Secretary of Defense McNamara publicly announced the start of the MOL program in December 1963. However, even though the program had support for the military and the President, it was seldom fully funded due to competition from other DoD programs, NASA, and general governmental budgetary pressure. By the time initial studies, planning, and organization were completed and the program was ready to expand into full-scale development and production in the late-60s, budgetary pressure had significantly increased due to NASA’s Apollo program and the Vietnam War. At a time when the program required increased expenditures, its budget was being slashed, and as a result, its timelines and costs were expanded and increased. With growing pressure from the expansion of the Vietnam War, the perceived duplication of effort with NASA programs, and improved performance of operating unmanned surveillance systems, in June 1969 the President cancelled the MOL program, and with it, the Air Force’s last chance to develop a manned space flight program. The MOL program operated for five and one half years and spent $1.56 billion, but never launched a manned vehicle into space.

After nearly 50 years, the Pentagon is only declassifying this material now … and some of the documents still have redactions.

Seen above, the undated film – presumably recorded by Pentagon personnel or contractors at a General Electric facility from the prominently displayed logo – is entirely silent as a man in a white coat motions to various parts of an MOL prototype or mock up.

Censors redacted a whole section from a 1964 Aerospace Corporation briefing on the technical details of the spying “laboratory.” And while the presentation lists reconnaissance and surveillance, bioastronautics and “general testing” as areas of interest in the program, NRO reviewers blacked out a fourth line of inquiry.

Still based in Virginia today, Aerospace Corporation outlined a “typical” MOL layout incorporating powerful cameras, infrared sensors and side-looking radars. The panoramic camera and infrared scanners would be able to cover areas up to 200 miles across.

A year later, another Aerospace Corporation briefing explained that the spy stations would be able to shoot high-resolution pictures of specific locations on land and sea, scoop up electronic signals, locate their targets with precision and shift their orbits relatively quickly. Again, one of the potential missions is redacted.

Personnel in scuba suits move through a mock MOL in a dive tank to simulate work in a zero-gravity environment. NRO photo

Personnel in scuba suits move through a mock MOL in a dive tank to simulate work in a zero-gravity environment. NRO photo

Other documents in the dump outline the public relations campaign to keep the project’s true objectives secret — and possible complaints from the Soviets. And three years before canning the MOL program entirely, the Pentagon was already looking at an entirely unmanned satellite using the same camera gear, the KH-10, codenamed Dorian.
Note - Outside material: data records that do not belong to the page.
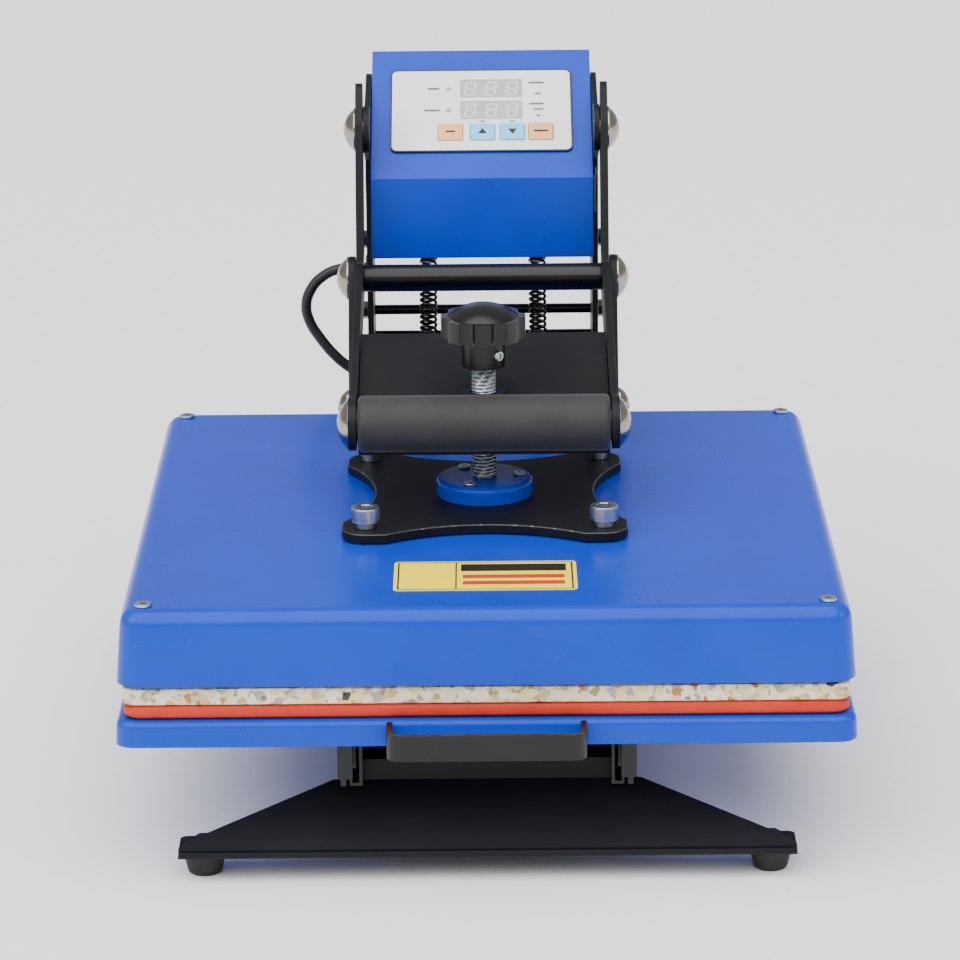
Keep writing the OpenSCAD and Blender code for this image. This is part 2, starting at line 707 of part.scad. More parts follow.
module link_bolts() placed("#c9cbcc") both_sides() {
    rod(link_in, link_in + link_t, link_pivot, 6);
    rod(link_in + link_t, link_in + link_t + washer_t, link_pivot, 10);
    dome(link_in + link_t + washer_t, link_pivot, 9.8, 5.4);
}

// ---------- controls ----------

module panel_key(i) on_face() translate([key_x[i], key_row, -2.6])
    linear_extrude(2.6 + overlay_t + 0.9) soft_rect(key_w, key_h, 1.2);

module key_set() placed("#f0b98c") panel_key(0);
module key_up() placed("#8fd0f2") panel_key(1);
module key_down() placed("#8fd0f2") panel_key(2);
module key_start() placed("#f0b98c") panel_key(3);

// Rocker with a shallow V face that tips about a pin inside the wall.
module rocker_switch() placed("#c8181c") translate([0, switch_y, switch_z])
    rotate([90, 0, 0]) {
        translate([0, 0, -9]) linear_extrude(18) polygon([
            [box_half - 4, -5], [box_half + 0.2, -7], [box_half + 0.9, 0],
            [box_half + 3.4, 7], [box_half - 4, 5]
        ]);
        translate([box_half - 2, 0, 0]) cylinder(h = 20, r = 1.5, center = true, $fn = 32);
    }

// Two extension springs from the column's rod down to the yoke's rod.
module lift_springs() placed("#2a2b2d") both_sides() {
    turns = 9;
    steps = 10;
    coil_r = 4.6;
    wire = 0.9;
    top = [spring_x, spring_high.x, spring_high.y - 3 - wire];
    low = [spring_x, spring_low.x, spring_low.y + 4 + wire];
    axis = unit(top - low);
    side = unit(cross([1, 0, 0], axis));
    reach = norm(top - low);
    swept(concat([low], [for (i = [0 : turns * steps])
        low + axis * (8 + (reach - 16) * i / (turns * steps))
        + coil_r * (cos(360 * i / steps) * [1, 0, 0] + sin(360 * i / steps) * side)], [top]),
        wire, 6, axis);
}

base_beam();
front_apron();
rear_apron();
feet();
foot_screws();
slide_rails();
column_plate_left();
column_plate_right();
column_back_plate();
cross_rods();
hinge_shaft();
hinge_bolts();
box_shell();
box_rear_cover();
panel_overlay();
display_windows();
circuit_board();
switch_bezel();
power_inlet();
box_screws();
heater_cable();
cable_grommets();
lower_tray();
drawer_brackets();
slide_runners();
silicone_mat();
foam_pad();
pull_handle();
handle_screws();
yoke_frame();
pressure_nut();
spring_rod();
platen_cover();
heating_plate();
heating_element();
insulation();
standoffs();
floating_bracket();
bracket_bolts();
cover_screws();
pressure_disc();
disc_screws();
thrust_washer();
plain_label();
pressure_screw();
pressure_knob();
arm_left();
arm_right();
grip_sleeve();
grip_tube();
knee_tube();
arm_bolts();
knee_links();
link_bolts();
key_set();
key_up();
key_down();
key_start();
rocker_switch();
lift_springs();
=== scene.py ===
"""Looks of a clamshell flat heat press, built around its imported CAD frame."""

import json
import math

import bmesh
import bpy
from mathutils import Matrix, Quaternion, Vector

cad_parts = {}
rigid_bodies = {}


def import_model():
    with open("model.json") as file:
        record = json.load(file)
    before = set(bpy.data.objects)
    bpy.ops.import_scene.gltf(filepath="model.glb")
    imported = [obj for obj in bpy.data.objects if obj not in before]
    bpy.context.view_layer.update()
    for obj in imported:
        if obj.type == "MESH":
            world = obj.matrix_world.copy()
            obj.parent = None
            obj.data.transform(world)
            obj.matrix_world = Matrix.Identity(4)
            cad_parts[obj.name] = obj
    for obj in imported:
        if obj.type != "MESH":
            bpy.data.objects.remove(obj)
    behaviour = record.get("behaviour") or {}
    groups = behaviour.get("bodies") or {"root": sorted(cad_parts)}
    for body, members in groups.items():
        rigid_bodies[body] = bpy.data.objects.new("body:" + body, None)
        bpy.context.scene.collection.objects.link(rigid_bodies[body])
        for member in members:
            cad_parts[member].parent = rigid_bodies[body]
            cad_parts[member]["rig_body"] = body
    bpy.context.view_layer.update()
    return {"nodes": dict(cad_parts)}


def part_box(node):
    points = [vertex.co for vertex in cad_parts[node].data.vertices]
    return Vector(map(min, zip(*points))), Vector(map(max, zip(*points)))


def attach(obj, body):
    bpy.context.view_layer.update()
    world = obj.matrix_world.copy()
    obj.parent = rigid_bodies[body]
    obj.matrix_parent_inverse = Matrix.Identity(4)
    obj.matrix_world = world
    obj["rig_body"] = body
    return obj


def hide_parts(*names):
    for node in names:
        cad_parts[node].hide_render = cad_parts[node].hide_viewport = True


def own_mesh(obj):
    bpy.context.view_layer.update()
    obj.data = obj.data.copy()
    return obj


bl_info = {
    "name": "Heat Press Looks",
    "version": (1, 0, 0),
    "blender": (4, 5, 0),
    "location": "View3D > Sidebar > Heat Press",
    "description": "Builds the visible pieces of a clamshell heat press around its frame",
    "category": "Object",
}

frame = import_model()

MM = 0.001
MIDDLE_Y = -28 * MM          # depth of the platen's middle
COVER_TOP = 150 * MM         # height of the cover's top face
FACE_TILT = math.radians(34)  # slope of the control face
CREASE = Vector((0, 147, 296)) * MM  # lower edge of the control face
SMOOTH_UNDER = math.radians(38)  # edges flatter than this are shaded smooth
MERGE_WITHIN = 2e-6          # corners closer than this are one corner
FLAT_WITHIN = math.radians(0.6)  # faces closer in slope than this are one face
DIGIT_UPRIGHT = 1.4508       # turn of a slanted digit's upright bars, in radians
MATERIALS = {}


# ---------- colours and nodes ----------

def linear(text):
    """Linear RGBA of an sRGB hex colour."""
    parts = [int(text[i:i + 2], 16) / 255 for i in (1, 3, 5)]
    return tuple(c / 12.92 if c <= 0.04045 else ((c + 0.055) / 1.055) ** 2.4 for c in parts) + (1,)


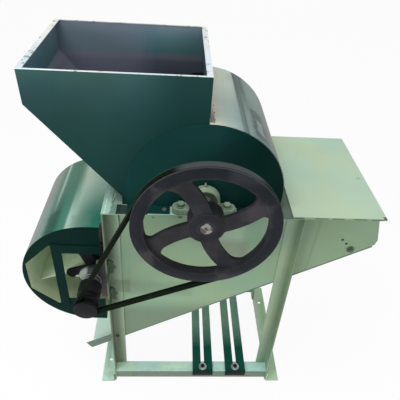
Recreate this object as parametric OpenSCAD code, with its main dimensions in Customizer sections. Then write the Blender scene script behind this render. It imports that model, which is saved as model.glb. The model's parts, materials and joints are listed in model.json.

In the end, the crewed and pilotless versions of Dorian failed to make it into outer space – due to competition for funding and better equipment in development. In 1976, NRO launched the first improved KH-11 spy satellite into orbit.

Unlike earlier types, the KH-11 could transmit information directly to a ground station electronically, allowing spooks to get images in real-time so long as the satellites were in the right place. On Aug. 28, 2013, the NRO’s Launch 65 – a.k.a. NROL 65 – sent the last KH-11 into space, bringing the entire Key Hole program to a close.